According to Northcutt, more hackers are beginning to target NetBIOS on Windows computers. NetBIOS provides communication between Windows-based computers and is situated on ports 135 to 139. In most cases, hackers target User Datagram Protocol (UDP) port 137, which must provide information about a Windows computer when queried. If a UDP request to port 137 on a Windows-based machine makes it through a corporate firewall, Northcutt cautions, that machine must respond to the request.
"I would strongly recommend that if your site can block incoming NetBIOs 135 through 139, TCP and UDP, it would be a really good idea," Northcutt adds.
Despite the new attack and probing methodologies, and although hackers remain as enterprising as ever, Northcutt remains optimistic for 1999.
"The good news is, of everything that I’ve seen in 1998 and 1999 so far, there is nothing that really presents a danger to a well-configured, proxy-based firewall site," he contends. "Almost every technique that I’ve seen in use will not pass through that firewall -- now you do have to watch your back doors -- but that’s really good news."

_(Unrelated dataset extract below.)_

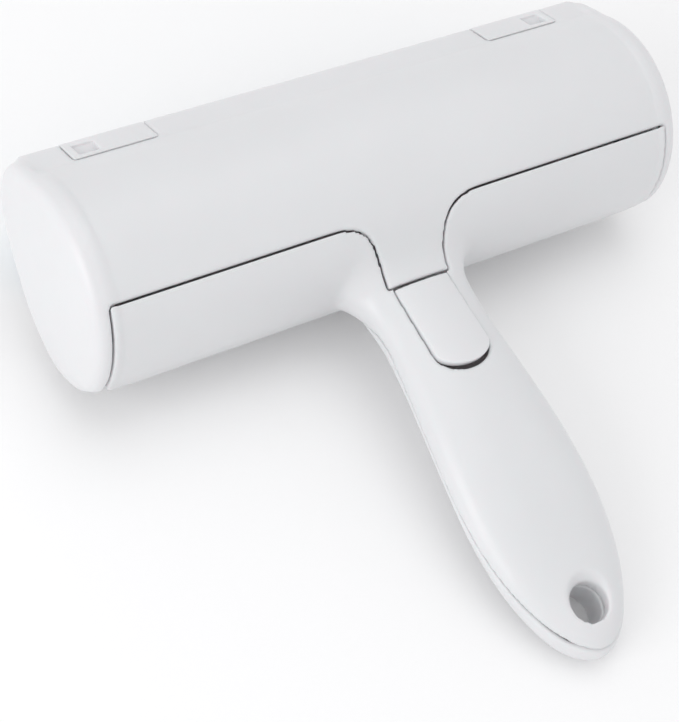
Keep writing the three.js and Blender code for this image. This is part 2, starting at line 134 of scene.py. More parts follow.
@dataclass(frozen=True)
class HandleSizes:
    """Sizes of the handle in millimetres; stations are y, half width, back, front, squareness."""

    stations: tuple[tuple[float, float, float, float, float], ...] = (
        (-14.0, 27.6, 21.6, -7.4, 3.2),
        (-20.5, 27.6, 20.8, -7.4, 3.2),
        (-23.0, 26.6, 18.9, -7.4, 3.1),
        (-25.0, 24.8, 17.0, -7.4, 3.0),
        (-27.0, 22.6, 15.1, -7.3, 2.9),
        (-29.0, 20.5, 13.7, -7.0, 2.8),
        (-31.0, 18.9, 12.8, -6.4, 2.7),
        (-34.0, 17.2, 12.2, -5.2, 2.5),
        (-38.0, 16.3, 12.3, -3.8, 2.4),
        (-44.0, 15.9, 12.9, -2.7, 2.4),
        (-50.0, 15.9, 13.5, -2.1, 2.4),
        (-60.0, 16.7, 14.5, -1.7, 2.4),
        (-70.0, 17.7, 15.1, -1.6, 2.4),
        (-80.0, 18.7, 15.3, -1.7, 2.4),
        (-90.0, 19.4, 15.0, -2.1, 2.4),
        (-100.0, 19.7, 14.2, -2.7, 2.4),
        (-110.0, 19.0, 13.2, -3.5, 2.4),
        (-120.0, 17.1, 12.1, -4.3, 2.4),
        (-128.0, 14.4, 11.0, -4.7, 2.3),
        (-133.5, 11.7, 9.8, -4.6, 2.3),
        (-137.5, 8.9, 8.4, -3.8, 2.2),
        (-140.3, 5.9, 6.9, -2.5, 2.1),
        (-141.9, 3.3, 5.4, -1.0, 2.0),
        (-142.6, 1.3, 3.9, 0.5, 2.0),
    )
    parting: tuple[tuple[float, float], ...] = (
        (-160.0, 5.5), (-48.0, 5.5), (-42.0, 4.3), (-37.5, 1.6), (-34.5, -2.0), (-33.0, -6.0),
        (-32.6, -8.3),
    )
    grip_from: float = -45.0
    grip_to: float = -105.0
    grip_crest: float = -55.0
    grip_pitch: float = 20.0
    grip_depth: float = 1.2
    hole_y: float = -129.2
    hole_radius: float = 5.5
    hole_back: float = 9.5
    hole_front: float = -3.5
    sleeve_radius: float = 8.2
    rim_flare: float = 4.0
    hollow_from: float = -36.0
    hollow_to: float = -136.0


@dataclass(frozen=True)
class ButtonSizes:
    """Sizes of the release button in millimetres."""

    top_y: float = -34.5
    tail_y: float = -60.8
    half: float = 8.4
    tail_round: float = 5.4
    side_gap: float = 0.25
    tail_gap: float = 1.3
    slope: tuple[tuple[float, float], ...] = ((-33.0, 12.2), (-66.0, 16.6))
    slope_foot: float = -4.0
    slope_power: float = 2.4
    slope_half: float = 15.6
    slope_inner_half: float = 14.0
    slope_drop: float = 0.02
    thickness: float = 2.2
    pin_radius: float = 1.1
    pin_half: float = 9.6
    pin_y: float = -46.5
    pin_z: float = 8.8


@dataclass(frozen=True)
class SpringSizes:
    """Sizes of the coil spring under the button's tail, in millimetres."""

    turns: float = 4.0
    radius: float = 2.1
    wire: float = 0.34
    low: float = 7.4
    high: float = 12.3
    y: float = -56.0
    turn_steps: int = 40
    wire_sides: int = 12
    kept: float = 0.75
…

In a SANS Institute event, Stephen Northcutt, head of intrusion detection at the Naval Surface Warfare Center, pointed out two new hacking techniques:The first method is sending an ICMP broadcast to a particular site consisting of a sequence, such as 255.0.255.0. Since many Unix machines and routers still answer to a zero prompt, and Windows NT systems do not, hackers can tell what kind of system they are trying to get into. The second method sends a large number of "Reset" packets to a particular site. When some routers receive reset packets addressed to a site or node that doesn’t exist, they reply that the subnet of the host machine is unreachable. This approach enables hackers to map networks, even those behind firewalls.